What Countries To Look Out For
Over 40 nations have won medals in taekwondo, with South Korea dominating the all-time medal table.
As only one athlete from each National Olympic Committee can compete per weight class, taekwondo meals are often rewarded to a significant variety of nations.
Alongside South Korea, China and the United States both have a long tradition of winning taekwondo medals, as has Russia. European nations such as Great Britain, Italy, Serbia, and Spain have also made a significant mark on the standings.

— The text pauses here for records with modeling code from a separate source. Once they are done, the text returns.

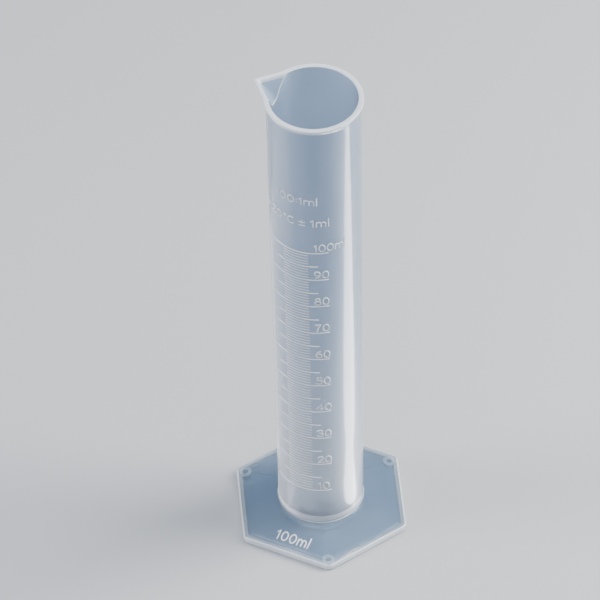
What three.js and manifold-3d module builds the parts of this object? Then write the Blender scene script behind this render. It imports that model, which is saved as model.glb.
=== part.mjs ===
// A 100 ml measuring cylinder in natural polypropylene: a tapered measuring tube with a pouring spout,
// standing in a six-sided foot. Millimetres, +Z up. The origin lies under the middle of the foot, on the
// surface it stands on. The spout points along -X, and the graduated side of the tube faces -Y.
import * as THREE from 'three';
import { ConvexGeometry } from 'three/addons/geometries/ConvexGeometry.js';
import { mergeVertices } from 'three/addons/utils/BufferGeometryUtils.js';
import Module from 'manifold-3d';

// ---- driving dimensions -------------------------------------------------------------------------

const HEIGHT = 210;
const FIT_GAP = 0.3;                  // clearance between the tube and the foot
const ROUND_SIDES = 72;               // facets of the round surfaces
const STUD_SIDES = 24;

const tube = {
  seatRadius: 16.0,                   // outside, where the tube meets the foot
  rimRadius: 16.9,                    // outside, just under the rim: the mould's draft opens upwards
  wall: 1.25,
  seatZ: 6.4,                         // shoulder that stands on the foot
  floorTop: 9.4,
  floorThickness: 2.4,
  floorFillet: 1.2,
  spigotRadius: 13.5,
  spigotWall: 1.5,
  spigotBottom: 1.8,
};

const rim = {
  radius: 17.55,                      // the rim stands proud of the tube all round
  faceHeight: 1.0,
  chamfer: 0.4,
  underside: 1.1,                     // slope from the rim's face back to the wall
};

const spout = {
  reach: 22.9,                        // from the axis to the outside of the lip
  lipRound: 1.6,                      // plan radius of the lip
  halfAngle: Math.PI / 4,             // each side, from the spout's centre line
  wall: 1.6,
  troughRound: 0.4,                   // plan radius of the trough at the lip
  troughDepth: 8.8,                   // below the rim, where the trough opens from the bore
  keelDepth: 11.2,                    // below the rim, where the outside runs into the tube
  valleyRound: 4,                     // plan radius of trough and keel at their lower ends
  lipHeight: 1.0,
  rootX: 12.5,                        // where its sides end, inside the tube
  keelInset: 0.3,                     // how far the keel's lower end lies inside the wall
};

const foot = {
  acrossFlats: 61.3,
  cornerRound: 3.5,
  skirtBottom: 0.4,                   // the studs hold the skirt this far off the surface
  edgeTop: 2.8,
  edgeWidth: 2.1,                     // flat border round the sloping top
  edgeChamfer: 0.5,
  plate: 1.6,                         // thickness of the sloping top, measured upright
  rise: 0.28,                         // slope of the six faces towards the tube
  seatDepth: 0.4,                     // below the shoulder of the tube, gap included
  collarWall: 1.6,
  collarBottom: 1.0,
  peakAcross: 12,                     // small top of the sloping solid, cut away by the socket
  peakRound: 0.3,
  landingLevel: 6.2,                  // the ridges are cut level here, so the tube meets them in a circle
  landingRadius: 21,
};

const stud = {
  radius: 2.3,
  holeRadius: 1.0,
  holeDepth: 1.2,
  underEdge: 0.6,                     // its top ends this far below the border's top
  fromAxis: 31.35,
  corners: [1, 3, 5],                 // every other corner, counted from +X
};

// ---- solids ---------------------------------------------------------------------------------------

const wasm = await Module();
wasm.setup();

/** Turns a closed three.js geometry into a solid that can be joined and cut. */
function solidOf(geometry) {
  const bare = geometry.clone();
  bare.deleteAttribute('normal');
  bare.deleteAttribute('uv');
  const merged = mergeVertices(bare, 1e-5);
  return new wasm.Manifold(new wasm.Mesh({
    numProp: 3,
    vertProperties: new Float32Array(merged.attributes.position.array),
    triVerts: new Uint32Array(merged.index.array),
  }));
}

/** Turns a solid back into a named mesh with its own finish. */
function meshOf(name, solid, finish) {
  const { vertProperties, triVerts } = solid.getMesh();
  const geometry = new THREE.BufferGeometry();
  geometry.setAttribute('position', new THREE.BufferAttribute(vertProperties, 3));
  geometry.setIndex(new THREE.BufferAttribute(triVerts, 1));
  geometry.computeVertexNormals();
  const mesh = new THREE.Mesh(geometry, new THREE.MeshStandardMaterial(finish));
  mesh.name = name;
  return mesh;
}

/** Solid of revolution about Z. The outline is a list of [radius, z] that starts and ends on the axis. */
function turned(outline, sides = ROUND_SIDES) {
  const points = outline.map(([radius, z]) => new THREE.Vector2(radius, z));
  return solidOf(new THREE.LatheGeometry(points, sides).rotateX(Math.PI / 2));
}

/** Upright round bar between two heights. */
function bar(radius, bottom, top, sides = ROUND_SIDES) {
  return turned([[0, bottom], [radius, bottom], [radius, top], [0, top]], sides);
}

/** Smallest convex solid round a list of points. */
function wrapped(points) {
  return solidOf(new ConvexGeometry(points));
}

/** Points of a level arc: centre x, radius, half-width of the arc about -X, height. */
function arcPoints(centreX, radius, halfArc, z, steps = 8) {
  return Array.from({ length: steps + 1 }, (_, i) => {
    const angle = Math.PI + halfArc * (2 * i / steps - 1);
    return new THREE.Vector3(centreX + radius * Math.cos(angle), radius * Math.sin(angle), z);
  });
}

/** Rounded hexagon with corners on +X and every 60 degrees, given across its flats. */
function hexagonPoints(acrossFlats, round, z, steps = 5) {
  const arcCentre = (acrossFlats / 2 - round) / Math.cos(Math.PI / 6);
  const points = [];
  for (let corner = 0; corner < 6; corner += 1) {
    const towards = corner * Math.PI / 3;
    for (let i = 0; i <= steps; i += 1) {
      const angle = towards + (i / steps - 0.5) * Math.PI / 3;
      points.push(new THREE.Vector3(
        arcCentre * Math.cos(towards) + round * Math.cos(angle),
        arcCentre * Math.sin(towards) + round * Math.sin(angle),
        z,
      ));
    }
  }
  return points;
}

// ---- measuring tube ---------------------------------------------------------------------------------

/** Outside radius of the tapered wall at a height. */
function outerRadius(z) {
  const share = (z - tube.seatZ) / (HEIGHT - tube.seatZ);
  return tube.seatRadius + (tube.rimRadius - tube.seatRadius) * share;
}

/** Outside of the tube as one turned solid, spigot and rim included. */
function tubeBody() {
  const faceBottom = HEIGHT - rim.faceHeight;
  const wallTop = faceBottom - rim.underside;
  return turned([
    [0, tube.spigotBottom],
    [tube.spigotRadius, tube.spigotBottom],
    [tube.spigotRadius, tube.seatZ],
    [tube.seatRadius, tube.seatZ],
    [outerRadius(wallTop), wallTop],
    [rim.radius, faceBottom],
    [rim.radius, HEIGHT - rim.chamfer],
    [rim.radius - rim.chamfer, HEIGHT],
    [0, HEIGHT],
  ]);
}

/** The bore, with a small fillet round the floor and a little more height than the rim. */
function bore() {
  const bottomRadius = outerRadius(tube.floorTop) - tube.wall;
  const topRadius = outerRadius(HEIGHT) - tube.wall;
  const fillet = tube.floorFillet;
  return turned([
    [0, tube.floorTop],
    [bottomRadius - fillet, tube.floorTop],
    [bottomRadius - fillet * 0.3, tube.floorTop + fillet * 0.3],
    [bottomRadius, tube.floorTop + fillet],
    [topRadius, HEIGHT],
    [topRadius, HEIGHT + 1],
    [0, HEIGHT + 1],
  ]);
}

/** A spout shape: lip arc and straight sides at the given levels, drawn down to a round lower end. */
function spoutShape({ lipCentre, lipRound, endX, levels, lowRadius, lowX, lowZ }) {
  const { halfAngle } = spout;
  const sharpTip = lipCentre + lipRound / Math.sin(halfAngle);
  const endY = (sharpTip - endX) * Math.tan(halfAngle);
  const points = arcPoints(-(lowX - lowRadius), lowRadius, Math.PI / 2, lowZ, 10);
  for (const z of levels) {
    points.push(...arcPoints(-lipCentre, lipRound, Math.PI / 2 - halfAngle, z));
    points.push(new THREE.Vector3(-endX, endY, z), new THREE.Vector3(-endX, -endY, z));
  }
  return wrapped(points);
}

/** Outside of the spout, from the lip down to where it runs into the tube. */
function spoutBody() {
  const keelZ = HEIGHT - spout.keelDepth;
  return spoutShape({
    lipCentre: spout.reach - spout.lipRound,
    lipRound: spout.lipRound,
    endX: spout.rootX,
    levels: [HEIGHT, HEIGHT - spout.lipHeight],
    lowRadius: spout.valleyRound,
    lowX: outerRadius(keelZ) - spout.keelInset,
    lowZ: keelZ,
  });
}

/** The trough that the liquid runs through. */
function trough() {
  const sharpTip = spout.reach - spout.lipRound + spout.lipRound / Math.sin(spout.halfAngle)
    - spout.wall / Math.sin(spout.halfAngle);
  const lowZ = HEIGHT - spout.troughDepth;
  return spoutShape({
    lipCentre: sharpTip - spout.troughRound / Math.sin(spout.halfAngle),
    lipRound: spout.troughRound,
    endX: spout.rootX,
    levels: [HEIGHT, HEIGHT + 1],
    lowRadius: spout.valleyRound,
    lowX: outerRadius(lowZ) - tube.wall,
    lowZ,
  });
}

function measuringTube() {
  const hollowUnderFloor = bar(
    tube.spigotRadius - tube.spigotWall,
    tube.spigotBottom - 1,
    tube.floorTop - tube.floorThickness,
  );
  return tubeBody().add(spoutBody()).subtract(bore()).subtract(trough()).subtract(hollowUnderFloor);
}

// ---- foot -------------------------------------------------------------------------------------------

const insideFlats = foot.acrossFlats - 2 * foot.edgeWidth;

/** Six-sided solid with sloping faces that start at a height on the inside of the border. */
function slopingSolid(startZ, bottomZ) {
  const topRise = foot.rise * (insideFlats - foot.peakAcross) / 2;
  return wrapped([
    ...hexagonPoints(insideFlats, foot.cornerRound - foot.edgeWidth, bottomZ),
    ...hexagonPoints(insideFlats, foot.cornerRound - foot.edgeWidth, startZ),
    ...hexagonPoints(foot.peakAcross, foot.peakRound, startZ + topRise),
  ]);
}

/** The border with its skirt: an upright rounded hexagon with a chamfered top edge. */
function borderSolid() {
  const { acrossFlats, cornerRound, edgeChamfer, skirtBottom, edgeTop } = foot;
  return wrapped([
    ...hexagonPoints(acrossFlats, cornerRound, skirtBottom),
    ...hexagonPoints(acrossFlats, cornerRound, edgeTop - edgeChamfer),
    ...hexagonPoints(acrossFlats - 2 * edgeChamfer, cornerRound - edgeChamfer, edgeTop),
  ]);
}

function hexagonalFoot() {
  const seatLevel = tube.seatZ - foot.seatDepth;
  const socketRadius = tube.spigotRadius + FIT_GAP;
  const underside = slopingSolid(foot.edgeTop - foot.plate, foot.skirtBottom - 1);
  const collar = bar(socketRadius + foot.collarWall, foot.collarBottom, seatLevel);
  let solid = borderSolid().add(slopingSolid(foot.edgeTop, foot.skirtBottom)).subtract(underside).add(collar);
  for (const corner of stud.corners) {
    const angle = corner * Math.PI / 3;
    const place = [stud.fromAxis * Math.cos(angle), stud.fromAxis * Math.sin(angle), 0];
    solid = solid
      .add(bar(stud.radius, 0, foot.edgeTop - stud.underEdge, STUD_SIDES).translate(place))
      .subtract(bar(stud.holeRadius, -1, stud.holeDepth, STUD_SIDES).translate(place));
  }
  return solid
    .subtract(bar(socketRadius, -1, HEIGHT))
    .subtract(bar(tube.seatRadius + FIT_GAP, seatLevel, HEIGHT))
    .subtract(bar(foot.landingRadius, foot.landingLevel, HEIGHT));
}

// ---- assembly ---------------------------------------------------------------------------------------

const naturalPlastic = { color: 0xc9d6e6, roughness: 0.28, metalness: 0 };

const group = new THREE.Group();
group.add(meshOf('measuring_tube', measuringTube(), naturalPlastic));
group.add(meshOf('hexagonal_foot', hexagonalFoot(), naturalPlastic));

export default group;
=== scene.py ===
"""A 100 ml measuring cylinder in natural polypropylene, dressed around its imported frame.

The measuring tube and the six-sided foot are turned from their sections and then shaped: the tube's
rim is drawn out into a pouring spout, and the foot's round section is pushed out to six flats. The
scale, its numerals and the lettering are half-round strokes laid on the mouldings. Sizes of the part
are in millimetres and angles in degrees where nothing else is said; the studio is in metres.
"""

from __future__ import annotations

import logging
import math
from collections.abc import Callable, Iterable, Sequence
from dataclasses import dataclass, field
from enum import Enum
from typing import Any

import bmesh
import bpy
from mathutils import Matrix, Vector


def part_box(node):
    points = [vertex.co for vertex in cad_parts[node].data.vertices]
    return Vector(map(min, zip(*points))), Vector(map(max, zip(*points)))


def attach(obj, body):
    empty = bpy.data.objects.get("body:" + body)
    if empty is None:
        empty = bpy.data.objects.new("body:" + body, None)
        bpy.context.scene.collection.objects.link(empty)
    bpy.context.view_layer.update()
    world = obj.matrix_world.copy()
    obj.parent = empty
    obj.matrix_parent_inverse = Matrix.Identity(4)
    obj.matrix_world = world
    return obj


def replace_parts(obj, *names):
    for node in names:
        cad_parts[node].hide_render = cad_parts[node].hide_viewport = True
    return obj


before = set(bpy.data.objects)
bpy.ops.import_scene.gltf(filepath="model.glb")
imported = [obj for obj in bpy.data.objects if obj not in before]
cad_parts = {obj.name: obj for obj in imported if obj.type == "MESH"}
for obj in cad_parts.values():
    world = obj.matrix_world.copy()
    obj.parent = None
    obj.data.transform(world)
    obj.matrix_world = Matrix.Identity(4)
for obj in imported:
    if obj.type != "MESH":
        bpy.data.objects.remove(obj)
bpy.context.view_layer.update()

LOG = logging.getLogger("graduated_cylinder")
MM = 0.001
BODY = "root"

# Lengths in millimetres and angles in radians that differ by less than this count as the same.
CLOSE = 0.01
CLOSE_ANGLE = 0.0001
# Vertices nearer to each other than this many metres become one.
WELD = 0.0000001

Point = tuple[float, float]
Stroke = list[Point]
Tint = tuple[float, float, float]


# ---- shader graphs ------------------------------------------------------------------------------


class Signal:
    """An output socket that takes part in arithmetic."""

    def __init__(self, graph: "Graph", socket: bpy.types.NodeSocket) -> None:
        """Wraps one output socket of a graph."""
        self.graph = graph
        self.socket = socket

    def __add__(self, other: "Signal | float") -> "Signal":
        """Sum of two signals."""
        return self.graph.math("ADD", self, other)

    def __radd__(self, other: float) -> "Signal":
        """Sum with a number on the left."""
        return self.graph.math("ADD", other, self)

    def __mul__(self, other: "Signal | float") -> "Signal":
        """Product of two signals."""
        return self.graph.math("MULTIPLY", self, other)

    def __rmul__(self, other: float) -> "Signal":
        """Product with a number on the left."""
        return self.graph.math("MULTIPLY", other, self)


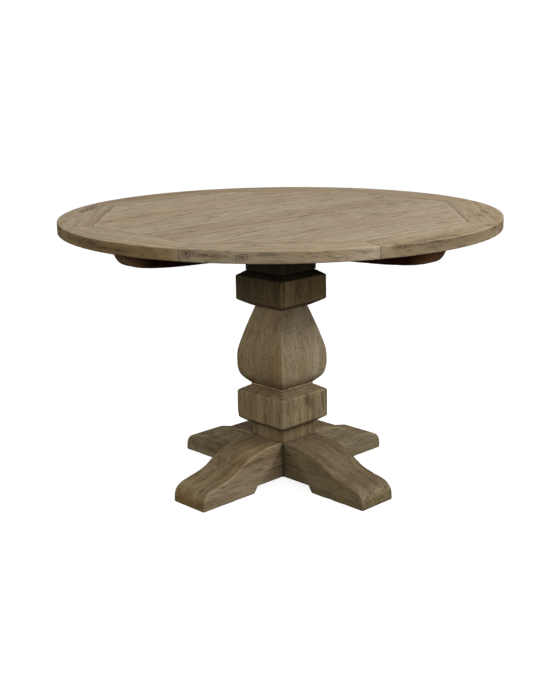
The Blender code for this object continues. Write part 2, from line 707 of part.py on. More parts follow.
def main():
    """Build the table."""
    rod_cutter = make_rod_and_cutter()
    recess_cutter, plate_screw_cutter = make_plate(rod_cutter)
    make_flange_nut("tie_nut_lower", ARCH_HEIGHT - GAP, -1, rod_cutter)
    make_flange_nut("tie_nut_upper", NUT_RECESS_FLOOR + GAP, 1, rod_cutter)
    make_top()
    make_bearers(rod_cutter)
    make_column(rod_cutter, recess_cutter)
    make_feet(recess_cutter, plate_screw_cutter)
    make_screws("top_screw", TOP_SCREW_LENGTH, TOP_SCREW_BOTTOM, top_screw_spots())
    make_screws("plate_screw", PLATE_SCREW_LENGTH, ARCH_HEIGHT - SCREW_HEAD_HEIGHT - GAP, plate_screw_spots())


clear_scene()
PARTS = new_collection(OBJECT_NAME)
CUTTERS = new_collection("cutters")
main()
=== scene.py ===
"""Looks of a round pedestal dining table in weathered oak.

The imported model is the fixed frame. Each visible board is built again here with softened, worn edges and a
grain of its own, and the hidden pieces and the metal keep their shape and get a finish.

Units are metres. The boards of the field run along X, and the bearers and the feet along X and Y.
"""

import logging
import math
from collections.abc import Callable, Sequence
from dataclasses import dataclass, replace
from enum import Enum

import bmesh
import bpy
import numpy as np
from bmesh.types import BMesh
from mathutils import Matrix, Vector, noise


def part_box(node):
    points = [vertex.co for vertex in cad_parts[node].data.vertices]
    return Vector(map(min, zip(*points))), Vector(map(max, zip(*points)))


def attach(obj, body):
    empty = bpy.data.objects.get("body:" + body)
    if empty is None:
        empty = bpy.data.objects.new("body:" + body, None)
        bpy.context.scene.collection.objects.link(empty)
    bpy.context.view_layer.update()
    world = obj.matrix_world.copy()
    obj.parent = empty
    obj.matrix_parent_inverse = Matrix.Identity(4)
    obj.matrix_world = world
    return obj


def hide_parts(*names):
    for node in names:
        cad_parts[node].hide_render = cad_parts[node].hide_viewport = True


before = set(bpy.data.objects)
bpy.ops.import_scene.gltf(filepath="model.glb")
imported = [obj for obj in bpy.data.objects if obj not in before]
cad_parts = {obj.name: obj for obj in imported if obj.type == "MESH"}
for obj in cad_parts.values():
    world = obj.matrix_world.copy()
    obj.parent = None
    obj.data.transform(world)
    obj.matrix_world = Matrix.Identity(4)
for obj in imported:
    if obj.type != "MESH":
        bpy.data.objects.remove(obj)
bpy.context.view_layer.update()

LOG = logging.getLogger("round_pedestal_table")

MM = 0.001
BODY = "root"
WELD = 0.01 * MM
FLUSH = 20 * WELD
CRISP = 38.0
QUARTER = math.pi / 2
AXES = ((1, 0, 0), (0, 1, 0), (0, 0, 1))

Colour = tuple[float, float, float]
Point = tuple[float, float, float]
Outline = Sequence[tuple[float, float]]
Plane = tuple[Vector, Vector]
# A function that gives the darkening at a place from the place and its normal: dirt in the top's joints, and
# painted shade elsewhere.
DirtAndShade = Callable[[Vector, Vector], float]
WHITE: Colour = (1.0, 1.0, 1.0)
KNOT_TINT: Colour = (0.42, 0.33, 0.20)


# ---------------------------------------------------------------- shader graphs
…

Is Taekwondo Still An Olympic Sport?
Despite only being introduced as a full sport at the 2000 Summer Olympic Games, taekwondo has proven consistently popular. The intense format of the competition intrigues viewers, while the diverse medalists attract a worldwide audience.
Taekwondo has been confirmed as a full sport in the forthcoming Summer Olympic Games, and there are even hopes to introduce new medal categories.
Since its introduction in 2000, the number of taekwondo competitors has increased to reflect the growing popularity of the sport.
The intense nature of taekwondo at the Olympics can be tough for casual viewers — but it’s worth it to see the fighters advance through the ranks to win a medal. Taekwondo is a popular Olympic sport, and looks to stick around for the next few Summer Games.